■ THE TASK
Every line from the first one to the line containing "import Sketcher" should be echoed exactly; leave out the rest.

■ INPUT FOR THIS TASK
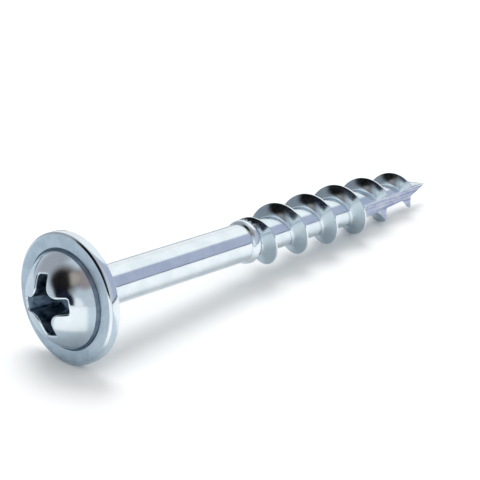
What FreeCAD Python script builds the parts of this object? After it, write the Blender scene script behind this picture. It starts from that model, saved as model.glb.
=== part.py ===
import FreeCAD, Part
import math
import os

import Sketcher

# Pocket hole screw with a washer head, a cross recess, a coarse right-hand thread and an auger point.
# Local frame of the screw: the bearing face under the head is at X = 0 and the tip points along +X.
# The finished screw lies on its flange rim and its thread, with Z = 0 as the surface it lies on.
# Angles around the axis run from local +Y towards local +Z.

NODE = "pocket_screw"

# Driving dimensions in millimetres and degrees: name, value, what it measures.
DIMENSIONS = (
    ("under_head_length", 38.1, "bearing face to tip"),
    ("flange_diameter", 9.0, "washer flange"),
    ("flange_thickness", 0.8, "washer flange"),
    ("flange_top_bevel", 0.22, "rim of the flange, driving side"),
    ("flange_rim_bevel", 0.13, "rim of the flange, bearing side"),
    ("dome_diameter", 6.8, "raised head where it meets the flange"),
    ("dome_height", 2.05, "flange top to the crown"),
    ("dome_side_radius", 3.4, "side of the raised head, in section"),
    ("dome_crown_radius", 6.0, "top of the raised head, in section"),
    ("underhead_fillet", 1.8, "hollow between bearing face and shank"),
    ("shank_diameter", 2.8, "plain shank"),
    ("collar_diameter", 3.25, "rolled bead where the thread begins"),
    ("collar_land", 0.45, "level part of the bead"),
    ("thread_length", 21.7, "collar centre to tip"),
    ("core_diameter", 2.5, "root of the thread"),
    ("taper_length", 9.4, "start of the tapered core to the tip"),
    ("point_length", 2.6, "start of the sharp point to the tip"),
    ("point_base_diameter", 1.45, "core where the sharp point starts"),
    ("thread_height", 0.87, "core to crest"),
    ("thread_pitch", 3.4, "crest to crest"),
    ("thread_root_width", 1.15, "ridge at the core"),
    ("thread_crest_width", 0.14, "land on the crest"),
    ("thread_runin_turns", 0.5, "turns over which the ridge rises"),
    ("thread_runout_turns", 0.35, "turns over which the ridge sinks"),
    ("thread_start_lead", 0.58, "first trace of the ridge to the collar centre"),
    ("thread_tip_gap", 2.0, "last trace of the ridge to the tip"),
    ("thread_start_angle", 342.0, "where around the axis the ridge starts"),
    ("recess_span", 4.7, "wing end to wing end, level with the crown"),
    ("recess_floor_span", 2.4, "wing end to wing end, on the floor"),
    ("recess_wing_width", 1.05, "wing, level with the crown"),
    ("recess_floor_wing_width", 0.7, "wing, on the floor"),
    ("recess_corner_round", 0.85, "lobe between two wings, level with the crown"),
    ("recess_floor_corner_round", 0.45, "lobe between two wings, on the floor"),
    ("recess_depth", 2.3, "crown to the floor of the wings"),
    ("recess_cone_diameter", 1.2, "drill cone in the floor"),
    ("recess_cone_depth", 0.3, "drill cone in the floor"),
    ("recess_angle", 76.0, "turn of the wings around the axis"),
    ("flute_length", 9.4, "start of the auger flute to the tip"),
    ("flute_angle", 100.0, "opening of the flute's V section"),
    ("flute_start_offset", 0.5, "axis to the flute's root line, at its start"),
    ("flute_tip_offset", 0.06, "axis to the flute's root line, at the tip"),
    ("flute_direction", 190.0, "side of the screw that the flute opens to"),
)

# Values of the modelling itself, not of the screw.
OVERRUN = 0.2  # how far a cutting shape starts outside the solid
ROOT_SINK = 0.15  # how deep the ridge's root lies inside the core
FADED_SINK = 0.05  # how deep the crest lies inside the core where the ridge has faded out
FADED_WIDTH = 0.5  # share of the ridge's width that is left where it has faded out
STEPS_PER_TURN = 12  # support points of the helical edges

X_AXIS = FreeCAD.Vector(1, 0, 0)
Y_AXIS = FreeCAD.Vector(0, 1, 0)
NORMAL = FreeCAD.Vector(0, 0, 1)

ROOT_POINT = (-1, 1)
SKETCH_X_AXIS = -1
SKETCH_Y_AXIS = -2
START, END, CENTRE = 1, 2, 3


def make_sheet(doc):
    """Spreadsheet with one named cell per driving dimension."""
    sheet = doc.addObject("Spreadsheet::Sheet", "dims")
    for row, (alias, value, note) in enumerate(DIMENSIONS, start=1):
        sheet.set(f"A{row}", alias)
        sheet.set(f"B{row}", str(value))
        sheet.set(f"C{row}", note)
        sheet.setAlias(f"B{row}", alias)
    doc.recompute()
    return sheet


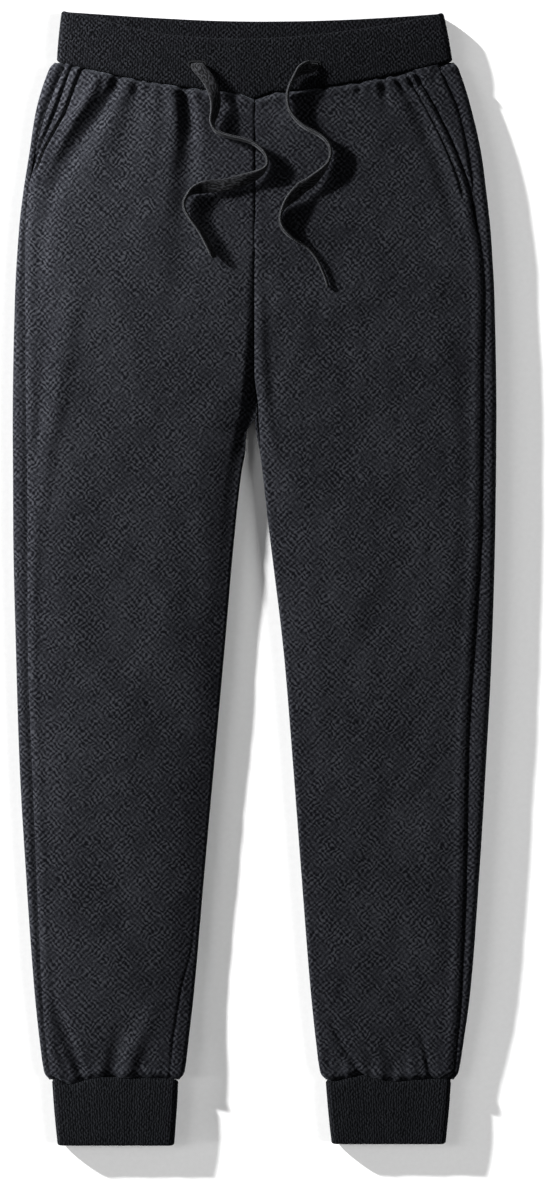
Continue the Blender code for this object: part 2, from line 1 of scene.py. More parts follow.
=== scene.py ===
# %% [markdown]
# # Jogger sweatpants, laid flat
#
# A pair of heavy fleece joggers lies on a white table, front side up. Each half is a tube of
# cloth pressed nearly flat, so the whole job is soft surfaces: four fleece panels, two pocket
# facings, a rib waistband, two rib cuffs and the two free ends of a drawcord.
#
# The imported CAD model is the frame. It already has the right size and place for every piece, and
# each piece made here takes the place of one CAD node.

# %% Load the frame
import math
from collections import namedtuple

import bpy
import numpy as np
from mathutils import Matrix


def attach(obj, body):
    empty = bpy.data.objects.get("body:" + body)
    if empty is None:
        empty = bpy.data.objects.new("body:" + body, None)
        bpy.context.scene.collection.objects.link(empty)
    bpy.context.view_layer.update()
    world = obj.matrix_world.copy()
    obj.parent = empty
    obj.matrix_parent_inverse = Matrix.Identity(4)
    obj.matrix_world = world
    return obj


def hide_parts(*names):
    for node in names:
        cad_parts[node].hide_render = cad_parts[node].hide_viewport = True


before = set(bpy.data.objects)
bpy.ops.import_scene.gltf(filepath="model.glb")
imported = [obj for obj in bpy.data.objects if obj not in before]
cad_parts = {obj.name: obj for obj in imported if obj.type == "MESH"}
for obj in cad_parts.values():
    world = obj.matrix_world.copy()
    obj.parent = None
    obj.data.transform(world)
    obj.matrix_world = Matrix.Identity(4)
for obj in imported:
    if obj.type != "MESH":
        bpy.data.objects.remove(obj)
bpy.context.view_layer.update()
MM = 0.001
SIGN = {"left": -1.0, "right": 1.0}
print("CAD nodes:", ", ".join(sorted(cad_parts)))

# %% [markdown]
# ## The camera
#
# It looks straight down with +Y up in the picture. A long lens a few metres away keeps the
# outline free of perspective, as a lens on a copy stand does. The picture's long side is fitted
# to the sensor's width, which gives the distance.

# %% Camera
PICTURE_LENGTH = 1020.0
PICTURE_CENTRE = (20.8, -18.7)
LENS = 100.0
SENSOR = 36.0
SHARP_LEVEL = 8.0
CLIP_END = 100.0


def link_object(name, data):
    made = bpy.data.objects.new(name, data)
    bpy.context.scene.collection.objects.link(made)
    return made


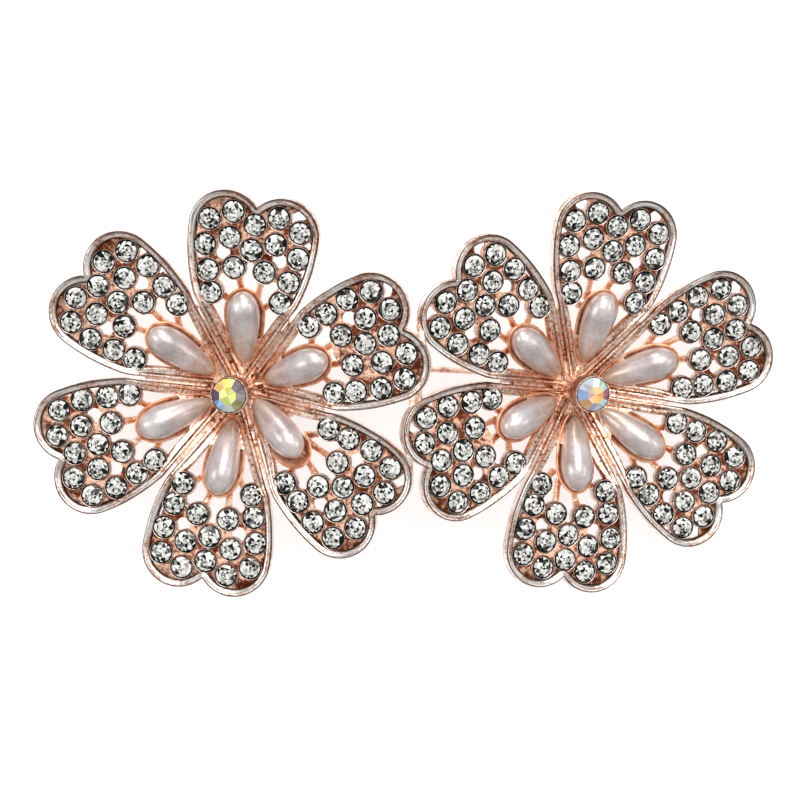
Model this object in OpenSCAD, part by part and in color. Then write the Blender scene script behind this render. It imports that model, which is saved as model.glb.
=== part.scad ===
// Double-flower cluster brooch, lying on its back: two cast flowers of six heart-shaped petals,
// joined by three small bridges, set with round stones, drop pearls and a raised centre stone.
// Millimetres. +X runs from the left flower to the right one, +Y up the brooch as it is worn,
// +Z away from the cloth. The surface that it lies on is z = 0.

/* [Flowers] */
// Distance between the middles of the two flowers
flower_gap = 40.6; // [40.2:0.1:41.5]
// Turn of each flower away from the other, in degrees
flower_turn = 12; // [10:0.5:13]
// Height of the point of the petals' cone above the surface
flower_lift = 8.9; // [8.8:0.1:9.6]
// Turn of each flower about its own axis, in degrees
flower_spin = 21.5; // [20:0.5:23]

/* [Petals] */
// Slope of a petal's outer part, in degrees
floor_slope = 5.3; // [4:0.1:8]
// Radius of each of the two lobes
lobe_r = 4.28; // [4.1:0.02:4.4]
// Distance of the lobes' centres from the flower's middle
lobe_along = 18.77; // [18.6:0.01:18.9]
// Distance of a lobe's centre from the petal's middle line
lobe_across = 3.25; // [3.1:0.01:3.4]
// Radius of the long arcs at the sides
side_r = 21.7; // [20:0.1:24]
// Thickness of the petal floor
floor_t = 0.6; // [0.5:0.05:0.65]
// Width of the rim's outer, higher step
rim_w = 0.5; // [0.4:0.05:0.6]
// Height of that step above the floor
rim_h = 0.55; // [0.4:0.05:0.8]
// Width of the whole rim
band_w = 0.95; // [0.8:0.05:1.1]
// Height of the rim's inner, lower step above the floor
band_h = 0.28; // [0.2:0.02:0.38]
// Depth of the rim below the floor's face
rim_depth = 0.8; // [0.7:0.05:0.9]

/* [Hub] */
// Distance from the middle at which the petals bend down to the hub
bend_r = 10.3; // [10.2:0.1:10.6]
// Slope of the inner part, in degrees
inner_slope = 30.8; // [29:0.2:32]
// Height of a spoke ridge above the inner part
spoke_h = 0.55; // [0.4:0.05:0.7]
// Radius of the hub disc
hub_r = 3; // [2.6:0.1:3.4]
// Height of the hub disc's face, from the point of the petals' cone
hub_face = -4.2; // [-4.5:0.1:-4]
// Thickness of the hub disc
hub_t = 1.7; // [1.4:0.1:2]

/* [Stones] */
// Diameter of a small stone
stone_d = 2.3; // [2.2:0.05:2.35]
// Height of a small stone above its girdle
stone_crown = 0.42; // [0.35:0.01:0.5]
// Depth of a small stone below its girdle
stone_pavilion = 0.85; // [0.7:0.05:0.9]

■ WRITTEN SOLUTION
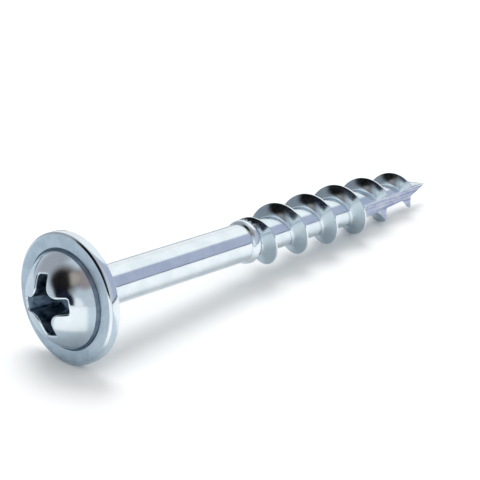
What FreeCAD Python script builds the parts of this object? After it, write the Blender scene script behind this picture. It starts from that model, saved as model.glb.
=== part.py ===
import FreeCAD, Part
import math
import os

import Sketcher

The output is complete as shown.